**Written exercise**
Restate the complete material exactly.

**Information shown**

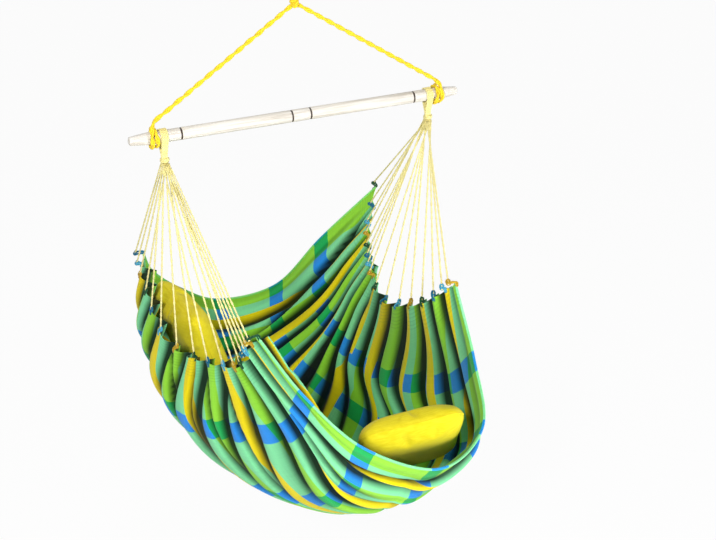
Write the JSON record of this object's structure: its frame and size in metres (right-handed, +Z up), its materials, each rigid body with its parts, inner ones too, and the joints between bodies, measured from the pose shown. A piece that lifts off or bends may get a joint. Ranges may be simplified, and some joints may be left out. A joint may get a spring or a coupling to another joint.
{
  "type": "hammock chair",
  "caption": "Cloth hammock chair hung by two fans of strings from a wooden spreader bar on a rope sling, with two loose cushions.",
  "frame": {"origin": "where a ceiling hook carries the inside top of the suspension rope's eye", "axes": "+X along the spreader bar to the right as seen from the front, -Y towards the front, +Z up"},
  "size_m": [1.1, 1.4598, 1.8403],
  "materials": {
    "rope": "matte",
    "string": "matte",
    "twine": "matte",
    "birch": "satin",
    "seat_fabric": "matte",
    "cushion_fabric": "matte",
    "bag_fabric": "matte",
    "zipper_tape": "satin"
  },
  "bodies": {
    "hook_eye": {"suspension_eye": "rope"},
    "neck": {"neck_whipping": "twine"},
    "knot": {"apex_knot": "rope"},
    "sling": {"leg_rope_left": "rope", "leg_rope_right": "rope", "bar_hitch_left": "rope", "bar_hitch_right": "rope"},
    "bar": {"spreader_bar": "birch"},
    "seat": {"harness_eye_left": "string", "harness_eye_right": "string", "gather_whipping_left": "twine", "gather_whipping_right": "twine", "string_left_01": "string", "string_left_02": "string", "string_left_03": "string", "string_left_04": "string", "string_left_05": "string", "string_left_06": "string", "string_left_07": "string", "string_left_08": "string", "string_left_09": "string", "string_left_10": "string", "string_left_11": "string", "string_left_12": "string", "string_left_13": "string", "string_left_14": "string", "string_left_15": "string", "string_left_16": "string", "string_right_01": "string", "string_right_02": "string", "string_right_03": "string", "string_right_04": "string", "string_right_05": "string", "string_right_06": "string", "string_right_07": "string", "string_right_08": "string", "string_right_09": "string", "string_right_10": "string", "string_right_11": "string", "string_right_12": "string", "string_right_13": "string", "string_right_14": "string", "string_right_15": "string", "string_right_16": "string", "seat_cloth": "seat_fabric"},
    "front_cushion": {"front_cushion_cover": "cushion_fabric", "front_cushion_inner_bag": "bag_fabric", "front_cushion_zipper": "zipper_tape"},
    "back_cushion": {"back_cushion_cover": "cushion_fabric", "back_cushion_inner_bag": "bag_fabric", "back_cushion_zipper": "zipper_tape"}
  },
  "joints": [
    {"name": "rope_turn", "type": "hinge", "parent": "hook_eye", "child": "neck", "pos_m": [0, 0, -0.093], "axis": [0, 0, 1], "range_deg": [-180, 180], "stiffness_Nm_per_rad": 0.1},
    {"name": "swing_fore_aft", "type": "hinge", "parent": "neck", "child": "knot", "pos_m": [0, 0, -0.1233], "axis": [1, 0, 0], "range_deg": [-25, 25]},
    {"name": "sway_sideways", "type": "hinge", "parent": "knot", "child": "sling", "pos_m": [0, 0, -0.1233], "axis": [0, 1, 0], "range_deg": [-15, 15]},
    {"name": "bar_roll", "type": "hinge", "parent": "sling", "child": "bar", "pos_m": [0, 0, -0.4693], "axis": [1, 0, 0], "continuous": true},
    {"name": "seat_tilt", "type": "hinge", "parent": "sling", "child": "seat", "pos_m": [0, 0, -0.4693], "axis": [1, 0, 0], "range_deg": [-20, 20]},
    {"name": "front_cushion_lift", "type": "slide", "parent": "seat", "child": "front_cushion", "axis": [-0.4527, 0.171, 0.8751], "range_m": [0, 0.25]},
    {"name": "back_cushion_lift", "type": "slide", "parent": "seat", "child": "back_cushion", "axis": [0.4501, -0.2001, 0.8703], "range_m": [0, 0.25]}
  ]
}
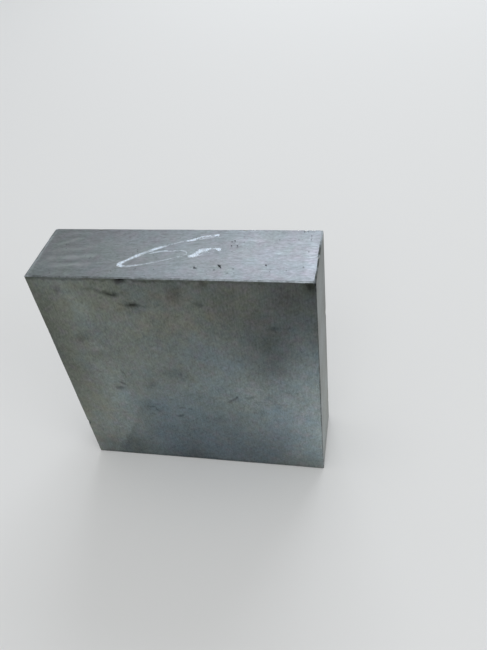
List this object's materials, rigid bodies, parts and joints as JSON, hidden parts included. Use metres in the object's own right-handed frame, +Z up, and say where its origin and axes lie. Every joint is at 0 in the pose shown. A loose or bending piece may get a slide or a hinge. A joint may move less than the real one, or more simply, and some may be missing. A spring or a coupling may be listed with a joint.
{
  "type": "high-speed steel plate",
  "caption": "Thick square plate of high-speed steel stock, sawn to size, with broken arrises, standing on edge.",
  "frame": {"origin": "middle of the underside, on the floor", "axes": "+Z up, through the height; +X along the length, towards the right-hand sawn end; -Y out of the front broad face, +Y through the thickness to the back broad face"},
  "size_m": [0.21, 0.06, 0.21],
  "materials": {
    "tool_steel": "dull machined and rolled steel, satin, with a thin film of oil and shop dirt"
  },
  "bodies": {
    "root": {"steel_plate": "tool_steel"}
  },
  "joints": []
}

**Written answer**
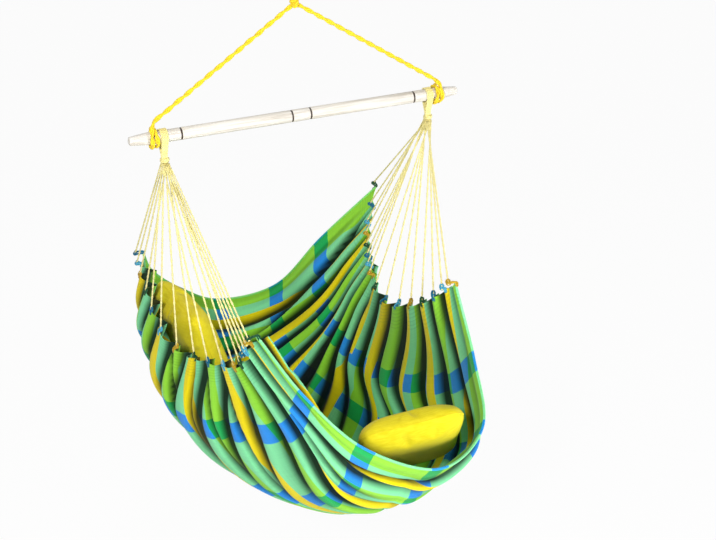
Write the JSON record of this object's structure: its frame and size in metres (right-handed, +Z up), its materials, each rigid body with its parts, inner ones too, and the joints between bodies, measured from the pose shown. A piece that lifts off or bends may get a joint. Ranges may be simplified, and some joints may be left out. A joint may get a spring or a coupling to another joint.
{
  "type": "hammock chair",
  "caption": "Cloth hammock chair hung by two fans of strings from a wooden spreader bar on a rope sling, with two loose cushions.",
  "frame": {"origin": "where a ceiling hook carries the inside top of the suspension rope's eye", "axes": "+X along the spreader bar to the right as seen from the front, -Y towards the front, +Z up"},
  "size_m": [1.1, 1.4598, 1.8403],
  "materials": {
    "rope": "matte",
    "string": "matte",
    "twine": "matte",
    "birch": "satin",
    "seat_fabric": "matte",
    "cushion_fabric": "matte",
    "bag_fabric": "matte",
    "zipper_tape": "satin"
  },
  "bodies": {
    "hook_eye": {"suspension_eye": "rope"},
    "neck": {"neck_whipping": "twine"},
    "knot": {"apex_knot": "rope"},
    "sling": {"leg_rope_left": "rope", "leg_rope_right": "rope", "bar_hitch_left": "rope", "bar_hitch_right": "rope"},
    "bar": {"spreader_bar": "birch"},
    "seat": {"harness_eye_left": "string", "harness_eye_right": "string", "gather_whipping_left": "twine", "gather_whipping_right": "twine", "string_left_01": "string", "string_left_02": "string", "string_left_03": "string", "string_left_04": "string", "string_left_05": "string", "string_left_06": "string", "string_left_07": "string", "string_left_08": "string", "string_left_09": "string", "string_left_10": "string", "string_left_11": "string", "string_left_12": "string", "string_left_13": "string", "string_left_14": "string", "string_left_15": "string", "string_left_16": "string", "string_right_01": "string", "string_right_02": "string", "string_right_03": "string", "string_right_04": "string", "string_right_05": "string", "string_right_06": "string", "string_right_07": "string", "string_right_08": "string", "string_right_09": "string", "string_right_10": "string", "string_right_11": "string", "string_right_12": "string", "string_right_13": "string", "string_right_14": "string", "string_right_15": "string", "string_right_16": "string", "seat_cloth": "seat_fabric"},
    "front_cushion": {"front_cushion_cover": "cushion_fabric", "front_cushion_inner_bag": "bag_fabric", "front_cushion_zipper": "zipper_tape"},
    "back_cushion": {"back_cushion_cover": "cushion_fabric", "back_cushion_inner_bag": "bag_fabric", "back_cushion_zipper": "zipper_tape"}
  },
  "joints": [
    {"name": "rope_turn", "type": "hinge", "parent": "hook_eye", "child": "neck", "pos_m": [0, 0, -0.093], "axis": [0, 0, 1], "range_deg": [-180, 180], "stiffness_Nm_per_rad": 0.1},
    {"name": "swing_fore_aft", "type": "hinge", "parent": "neck", "child": "knot", "pos_m": [0, 0, -0.1233], "axis": [1, 0, 0], "range_deg": [-25, 25]},
    {"name": "sway_sideways", "type": "hinge", "parent": "knot", "child": "sling", "pos_m": [0, 0, -0.1233], "axis": [0, 1, 0], "range_deg": [-15, 15]},
    {"name": "bar_roll", "type": "hinge", "parent": "sling", "child": "bar", "pos_m": [0, 0, -0.4693], "axis": [1, 0, 0], "continuous": true},
    {"name": "seat_tilt", "type": "hinge", "parent": "sling", "child": "seat", "pos_m": [0, 0, -0.4693], "axis": [1, 0, 0], "range_deg": [-20, 20]},
    {"name": "front_cushion_lift", "type": "slide", "parent": "seat", "child": "front_cushion", "axis": [-0.4527, 0.171, 0.8751], "range_m": [0, 0.25]},
    {"name": "back_cushion_lift", "type": "slide", "parent": "seat", "child": "back_cushion", "axis": [0.4501, -0.2001, 0.8703], "range_m": [0, 0.25]}
  ]
}
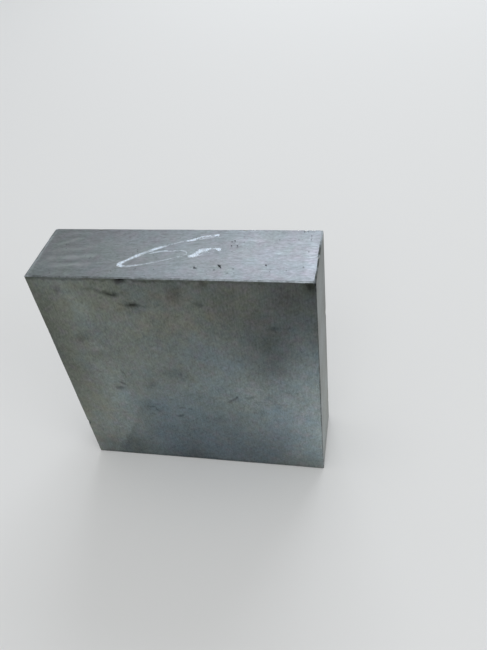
List this object's materials, rigid bodies, parts and joints as JSON, hidden parts included. Use metres in the object's own right-handed frame, +Z up, and say where its origin and axes lie. Every joint is at 0 in the pose shown. A loose or bending piece may get a slide or a hinge. A joint may move less than the real one, or more simply, and some may be missing. A spring or a coupling may be listed with a joint.
{
  "type": "high-speed steel plate",
  "caption": "Thick square plate of high-speed steel stock, sawn to size, with broken arrises, standing on edge.",
  "frame": {"origin": "middle of the underside, on the floor", "axes": "+Z up, through the height; +X along the length, towards the right-hand sawn end; -Y out of the front broad face, +Y through the thickness to the back broad face"},
  "size_m": [0.21, 0.06, 0.21],
  "materials": {
    "tool_steel": "dull machined and rolled steel, satin, with a thin film of oil and shop dirt"
  },
  "bodies": {
    "root": {"steel_plate": "tool_steel"}
  },
  "joints": []
}